C’era gente che risaliva i torrenti da Condofuri fino al Trentino senza intercettare nemmeno un rigagnolo. Gli alberi di fico facevano la questua ai passanti allungando un ramo con una foglia larga per implorare la grazia di un sorso d’acqua ai passanti. Le poche nuvole che ogni tanto facevano capolino sulle Eolie, che un tempo erano quelle che “s’u tempu veni r’a marina, fui subitu e chiuriti in cantina” arrivavano al massimo sopra Bolano, scaricavano quattro tuoni giusto per creare delle grandi aspettative nel popolo assetato ma prima di arrivare a Gallico si dissolvevano languidamente nel lago azzurro del cielo e solo poche di loro passavano sopra Reggio sotto strane forme che facevano pensare a delle braccia a manico di ombrello o a mani chiuse col solo medio eretto.
Le Olimpiadi erano seguitissime non tanto per la qualità delle gare quanto perché pioveva spesso e i telespettatori di Reggio potevano contemplare, commossi, tutto quel ben di Dio di acqua augurando ogni sventur a possibile ai cugini d’Olpralpe. Si incazzavano come iene quanto sentivano dire che “la Senna risente di qualche problema di inquinamento per via delle troppe piogge”. “Ma vaffaaaaanculo!!! Li vorremmo pure noi di questi ‘risentimenti’ nei nostri torrenti, porco qui a porco là” sbraitavano i riggitani. A peggiorare le cose si mettevano pure le immancabili bufale sui social: “in arrivo forti perturbazioni di origine atlantica con drastico abbassamento delle temperature fino, a dieci, tredici gradi in meno a partire da domani”.
E puntualmente, a partire da domani, aumento di cinque gradi di temperatura, di 170 di umidità e mare a 35 gradi all’ombra degli scogli. La situazione era diventata tale che alla Ryanair era consentito atterrare a Reggio a patto che i piloti portassero almeno cinque taniche da venti litri cadauno. Le carovane circensi avevano l’obbligo di comprendere tre autobotti. Quelle dei musicisti in tournèe l’obbligo di un tir di minerale liscia. Un vagone dei Frecciarossa e di Italo doveva essere adeguatamente reso a tenuta stagna e riempito con acqua eccedente di alluvione nordico.

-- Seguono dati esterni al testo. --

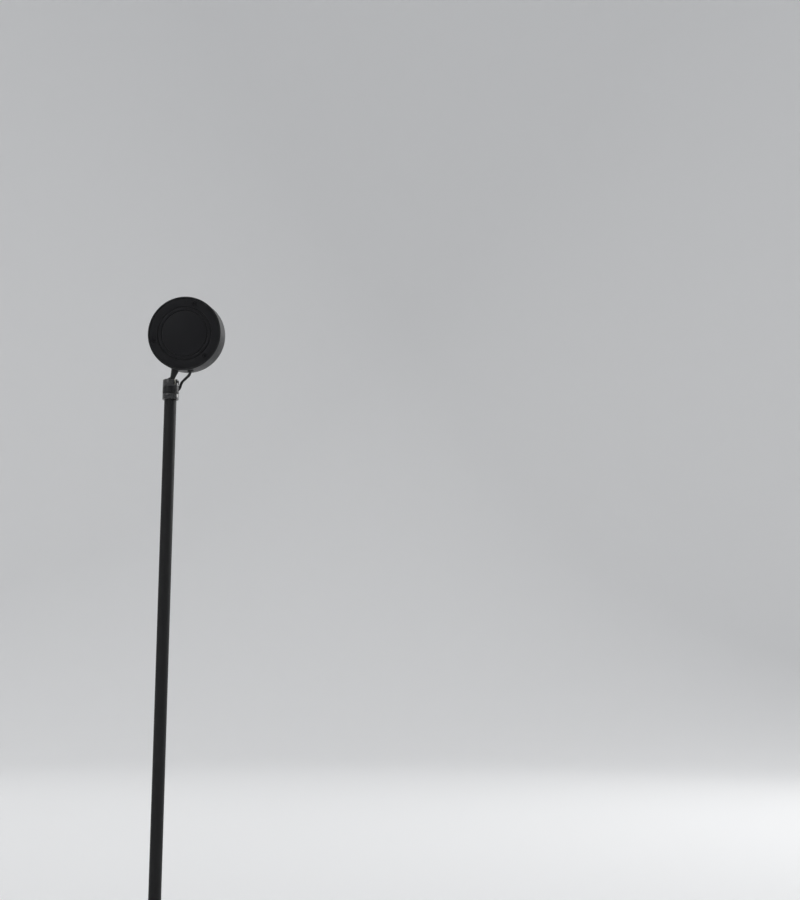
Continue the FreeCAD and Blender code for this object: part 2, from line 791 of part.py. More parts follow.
def make_led_emitter():
    """Light source: a round carrier with a raised phosphor disc."""
    carrier_top = led_board_front + emitter_t
    return in_optic(turned([
        (0, led_board_front), (emitter_r, led_board_front), (emitter_r, carrier_top), (phosphor_r, carrier_top),
        (phosphor_r, carrier_top + phosphor_rise), (0, carrier_top + phosphor_rise)]))


def facet_cone(r0, z0, r1, z1):
    """Solid with flat facets between two polygons about Z."""
    turns = [2 * math.pi * k / reflector_facets for k in range(reflector_facets)]
    low = [Vector(r0 * math.cos(t), r0 * math.sin(t), z0) for t in turns]
    high = [Vector(r1 * math.cos(t), r1 * math.sin(t), z1) for t in turns]
    loops = [low[::-1], high]
    for k in range(reflector_facets):
        after = (k + 1) % reflector_facets
        loops.append([low[k], low[after], high[after], high[k]])
    faces = [Part.Face(Part.makePolygon(loop + loop[:1])) for loop in loops]
    return Part.makeSolid(Part.makeShell(faces))


def make_reflector():
    """Faceted cup that opens from the light source to the filter, with a flat flange."""
    rear = reflector_rear
    front = reflector_flange_front
    slope = (reflector_large_r - reflector_small_r) / (front - rear)
    flange = cylinder(reflector_flange_r, reflector_flange_rear, front)
    outside = facet_cone(reflector_small_r + reflector_t, rear, reflector_large_r + reflector_t, front)
    inside = facet_cone(reflector_small_r - slope * overshoot, rear - overshoot,
                        reflector_large_r + slope * overshoot, front + overshoot)
    return in_optic(flange.fuse(outside).cut(inside))


def make_filter_holder():
    """Black ring that holds the reflector, the filter and the lens, stacked behind the drum's web."""
    lip_r = reflector_flange_r - holder_lip
    return in_optic(turned([
        (lip_r, holder_rear), (holder_r, holder_rear), (holder_r, front_web_rear), (holder_bore_r, front_web_rear),
        (holder_bore_r, reflector_flange_rear), (lip_r, reflector_flange_rear)]))


def make_filter_disc():
    return in_optic(cylinder(lens_flange_r, filter_rear, filter_rear + filter_t))


def make_lens():
    """Thick plano-convex glass with a flat flange; the bulge stands out of the drum's front."""
    sphere_r = (lens_r ** 2 + lens_bulge ** 2) / (2 * lens_bulge)
    centre = lens_front + lens_bulge - sphere_r
    turn = math.asin(lens_r / sphere_r) / 2
    side = Vector(sphere_r * math.sin(turn), 0, centre + sphere_r * math.cos(turn))
    apex = Vector(0, 0, lens_front + lens_bulge)
    corners = [Vector(0, 0, lens_rear), Vector(lens_flange_r, 0, lens_rear), Vector(lens_flange_r, 0, lens_front),
               Vector(lens_r, 0, lens_front)]
    edges = [Part.LineSegment(p, q).toShape() for p, q in zip(corners, corners[1:])]
    edges.append(Part.Arc(corners[-1], side, apex).toShape())
    edges.append(Part.LineSegment(apex, corners[0]).toShape())
    return in_optic(Part.Face(Part.Wire(edges)).revolve(ORIGIN, Z, 360))


def make_lens_gasket():
    return in_optic(ring(lens_flange_r, lens_r + bezel_play / 2, lens_front, bezel_rear))


def make_bezel_ring():
    """Front ring that screws in over the lens, with notches for a spanner."""
    bore = lens_r + bezel_play
    bezel = turned([
        (bore, bezel_rear), (bezel_r, bezel_rear), (bezel_r, bezel_front - bezel_edge),
        (bezel_r - bezel_edge, bezel_front), (bore, bezel_front)])
    notch = Part.makeBox(bezel_r, notch_tool_w, notch_tool_depth + overshoot,
                         Vector((bezel_r + lens_r) / 2, -notch_tool_w / 2, bezel_front - notch_tool_depth))
    for cut in around(notch, notch_count):
        bezel = bezel.cut(cut)
    return in_optic(bezel)


# ---- leads -------------------------------------------------------------------------------------------------

def grommet_barrel_r():
    return lead_d / 2 + grommet_bore_play + grommet_wall


def make_head_grommet():
    """Rubber grommet in the drum's side for the lead."""
    barrel = grommet_barrel_r()
    body = radial_hole(barrel, grommet_turn_deg, grommet_from_rear, drum_in_r, drum_r + grommet_flange_t)
    flange = radial_hole(barrel + grommet_flange_w, grommet_turn_deg, grommet_from_rear,
                         drum_r - grommet_flange_sink, drum_r + grommet_flange_t)
    body = body.fuse(flange.cut(cylinder(drum_r, 0, drum_len)))
    bore = radial_hole(lead_d / 2 + grommet_bore_play, grommet_turn_deg, grommet_from_rear,
                       drum_in_r - overshoot, drum_r + grommet_flange_t + overshoot)
    return in_optic(body.cut(bore))


def grommet_point(r):
    """Point on the grommet's axis at distance r from the drum's axis, in the lamp's frame."""
    turn = math.radians(270 - grommet_turn_deg)
    local = Vector(r * math.cos(turn), r * math.sin(turn), grommet_from_rear)
    return HEAD.multVec(OPTIC.multVec(local))


def hole_point(out):
    """Point on the side hole's axis, out mm from the collar's face, in the lamp's frame."""
    turn = math.radians(lead_hole_deg)
    dip = math.radians(lead_hole_dip_deg)
    r = collar_r + out * math.cos(dip)
    return Vector(r * math.cos(turn), r * math.sin(turn), ball_z + lead_hole_z + out * math.sin(dip))


def make_head_lead():
    """Lead from the drum, across the open air beside the stem, into the collar and down its spigot."""
    points = [
        grommet_point(drum_r - lead_in_grommet),
        grommet_point(drum_r + lead_straight),
        BALL + Vector(-14.8, 2.2, 2.6),
        BALL + Vector(-10.7, -3.2, -2.2),
        hole_point(lead_run_in),
        Vector(0, 0, hole_point(0).z - collar_r * math.tan(math.radians(lead_hole_dip_deg))),
        Vector(0, 0, spigot_z - lead_tail),
    ]
    return tube_along(points, lead_d, {5: bend_in_spigot_r})


def make_pole_lead():
    """The same lead inside the pole and the base, up from the driver board."""
    low = weight_z + lead_d / 2 + loose_gap
    points = [
        Vector(0, notch_front_y + notch_room / 2, low),
        Vector(0, 0, low),
        Vector(0, 0, spigot_z - lead_tail),
    ]
    return tube_along(points, lead_d, {1: nipple_z - low})


def make_led_wires():
    """Two insulated wires from the lead's end to the light source's board."""
    turn = math.radians(270 - grommet_turn_deg)
    out = Vector(math.cos(turn), math.sin(turn), 0)
    side = Z.cross(out)
    lead_end = out * (drum_r - lead_in_grommet - wire_gap) + Z * grommet_from_rear
    board_end = out * (led_board_r - wire_over_board) + Z * (led_board_front + wire_d / 2 + wire_gap)
    run = lead_end - board_end
    wires = []
    for k in (-0.5, 0.5):
        shift = side * (k * (wire_d + 2 * wire_gap))
        wires.append(Part.makeCylinder(wire_d / 2, run.Length, board_end + shift, run))
    return in_optic(Part.makeCompound(wires))


# ---- write every piece --------------------------------------------------------------------------------------

NODES = {
    "base_cover": make_base_cover,
    "base_weight": make_base_weight,
    "base_plate": make_base_plate,
    "base_pad": make_base_pad,
    "base_screws": make_base_screws,
    "driver_board": make_driver_board,
    "inlet_socket": make_inlet_socket,
    "switch_body": make_switch_body,
    "switch_button": make_switch_button,
    "foot_flange": make_foot_flange,
    "foot_nipple": lambda: ring(nipple_d / 2, nipple_bore_d / 2, nipple_z, base_h + insert_len),
    "foot_nut": make_foot_nut,
    "foot_washer": lambda: ring(foot_washer_r, nipple_d / 2 + hole_play, foot_washer_z, web_z),
    "pole_insert": lambda: ring(pole_in_r - fit_gap, nipple_d / 2 + screw_play, base_h, base_h + insert_len),
    "pole": make_pole,
    "pole_ferrule": make_pole_ferrule,
    "pole_lead": make_pole_lead,
    "swivel_body": make_swivel_body,
    "collet_cap": make_collet_cap,
    "swivel_clip": make_swivel_clip,
    "head_lead": make_head_lead,
    "ball_liner": make_ball_liner,
    "ball_stud": make_ball_stud,
    "stem_washer": make_stem_washer,
    "stem_nut": make_stem_nut,
    "drum_shell": make_drum_shell,
    "rear_cover": make_rear_cover,
    "rear_screws": make_rear_screws,
    "led_board": make_led_board,
    "board_screws": make_board_screws,
    "led_emitter": make_led_emitter,
    "reflector": make_reflector,
    "filter_holder": make_filter_holder,
    "filter_disc": make_filter_disc,
    "lens": make_lens,
    "lens_gasket": make_lens_gasket,
    "bezel_ring": make_bezel_ring,
    "head_grommet": make_head_grommet,
    "led_wires": make_led_wires,
}

for name, make in NODES.items():
    shape = make()
    if not shape.isValid():
        print("invalid:", name)
    shape.exportStep("parts/" + name + ".step")
print("ball centre at", round(ball_z, 3), "collar top at", round(collar_top_z, 3), "nodes", len(NODES))
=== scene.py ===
# %% [markdown]
# Sunset projection lamp, dressed over its CAD frame. The lamp is a heavy round base, a slim pole, a
# ball-and-collet knuckle and a flat drum head with a thick glass lens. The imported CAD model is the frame:
# each piece made here takes its place from it, and rides on the body that carries it.

# %% Load the frame
import json
import math

import bmesh
import bpy
from mathutils import Matrix, Vector


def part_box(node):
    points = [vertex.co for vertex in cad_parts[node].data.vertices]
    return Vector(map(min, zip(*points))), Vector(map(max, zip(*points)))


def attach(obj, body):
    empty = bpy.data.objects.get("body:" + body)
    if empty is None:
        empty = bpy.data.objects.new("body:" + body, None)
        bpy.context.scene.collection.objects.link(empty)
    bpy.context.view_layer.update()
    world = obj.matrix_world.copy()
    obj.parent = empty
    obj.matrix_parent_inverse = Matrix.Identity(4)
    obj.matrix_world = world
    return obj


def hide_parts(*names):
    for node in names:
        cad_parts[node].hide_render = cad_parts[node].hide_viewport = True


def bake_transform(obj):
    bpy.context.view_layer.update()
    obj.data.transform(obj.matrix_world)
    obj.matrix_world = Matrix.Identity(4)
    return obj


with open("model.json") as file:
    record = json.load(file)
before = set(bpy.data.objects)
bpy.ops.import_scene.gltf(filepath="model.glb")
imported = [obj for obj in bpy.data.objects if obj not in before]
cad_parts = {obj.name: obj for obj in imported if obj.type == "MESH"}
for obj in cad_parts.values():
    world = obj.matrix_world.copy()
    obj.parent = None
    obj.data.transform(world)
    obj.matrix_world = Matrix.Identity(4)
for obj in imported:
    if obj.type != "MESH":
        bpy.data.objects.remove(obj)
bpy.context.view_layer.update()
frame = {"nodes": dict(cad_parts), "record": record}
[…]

C’era già chi parlava di convertire i gasdotti che venivano dalla Russia in acquedotti. Con la solita faciloneria reggina si diceva: “i rassamu mi scùrrinu na urata mi si ndi vai bellu bellu u metanu e poi mbivimu”. Si, lo so, sono quasi tutte fantasie quelle che ho scritto ma non comincia a venirvi il dubbio che possano diventare delle cose reali se va avanti così?